There’s nothing more vital to your safety than the brakes & tires on your vehicle. Getting a routine brake inspection a couple of times a year is always a great idea. AZ Auto Repair Queen Creek suggests checking your brakes every 7500 miles. With routine brake inspections, you can catch minor brake problems before they turn into major brake problems that will cost you more money to repair.
Indications of Brake Problems
Your brakes will let you know when you have problems. In most cases you will hear a high pitched squealing or rubbing noise from the wheels. You may hear this noise with or without the brakes applied. Most manufactures have wear indicators on the brake pads. The wear indicator is designed to touch the brake rotor and squeal to let you know your brakes need to be serviced. When you hear the squealing/rubbing noise from your wheels without the brakes applied, that most likely is the wear indicator in full contact with the brake rotor. If you hear strange noises from your wheels it’s a good idea to get your brakes checked right away. It’s still a good idea to have your brakes checked even if that strange noise you heard a few days ago is gone. The wear indicator will eventually brake off the pad and the noise will go away. The next noise you will hear will be a horrible grinding noise. This means your brake pads and rotors have gone “Metal to Metal”. The brake pads have a friction material adhered to a metal backing. Most brake pads have 10mm to 12mm of friction material. The wear indicator hits the brake rotor when you have 2mm of friction material remaining. So when the friction material is gone the metal backing of the brake pad comes in contact with the brake rotor causing serious problems that often double the cost of a normal brake repair.

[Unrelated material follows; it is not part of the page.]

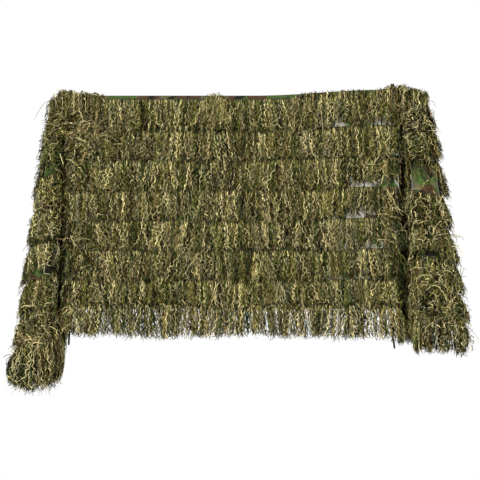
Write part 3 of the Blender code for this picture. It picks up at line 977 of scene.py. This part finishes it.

Vibration, Pulsating or Shimmy While Braking
If you feel your brake pedal pulsating, a steering wheel shimmy or a vibration while braking, most likely your brake rotors are warped. Brake rotors have 2 sides that are machined flat with ventilation in the center. The ventilated area is designed to help keep the rotor cool. With brake pads on each surface squeezing down on the rotor to make a vehicle stop, they get really hot! The heat will eventually distort the metal in the brake rotor causing warp-age. When the brake rotors are warped the machined surfaces are no longer flat causing pulsating brakes, shimmy in the steering wheel and vibration while braking. Rotors can be machined to correct the problem. Rotor thickness plays an important role when resurfacing the brake rotors. Brake rotors must first be measured to insure they are thick enough to resurface. If the brake rotor falls below the minimum thickness required by the manufacture it must be replaced. Having brake rotors below the minimum thickness is a safety hazard.
Low or Spongy Pedal
If your brake pedal doesn’t feel quite right, then you may have a problem with the hydraulic portion in your brake system. You may feel a soft or spongy pedal. Or, your brake pedal may go all the way down to the floor. The hydraulic system is a vital component to the brake system. It creates the pressure to squeeze the brake pads into the brake rotor to stop the vehicle. If you’re experiencing these symptoms check your brake fluid level and bring your car in for service right away.
Anti-Lock or ABS Light On
If your anti-lock brake light or your ABS light is on, that’s an indication that you have a problem with your vehicles anti-lock brake system. The anti-lock brake system consists of a computer controlled hydraulic pump/valves that when engaged controls hydraulic pressure to certain wheels under certain conditions. The anti-lock brake computer gets information from wheel speed sensors to determine how much hydraulic brake pressure to apply to the wheels. When the ABS light is on the system is bypassed to the normal brake system making the vehicle safe to drive in most cases. The anti-lock brake system is very complex and should be diagnosed by trained professionals.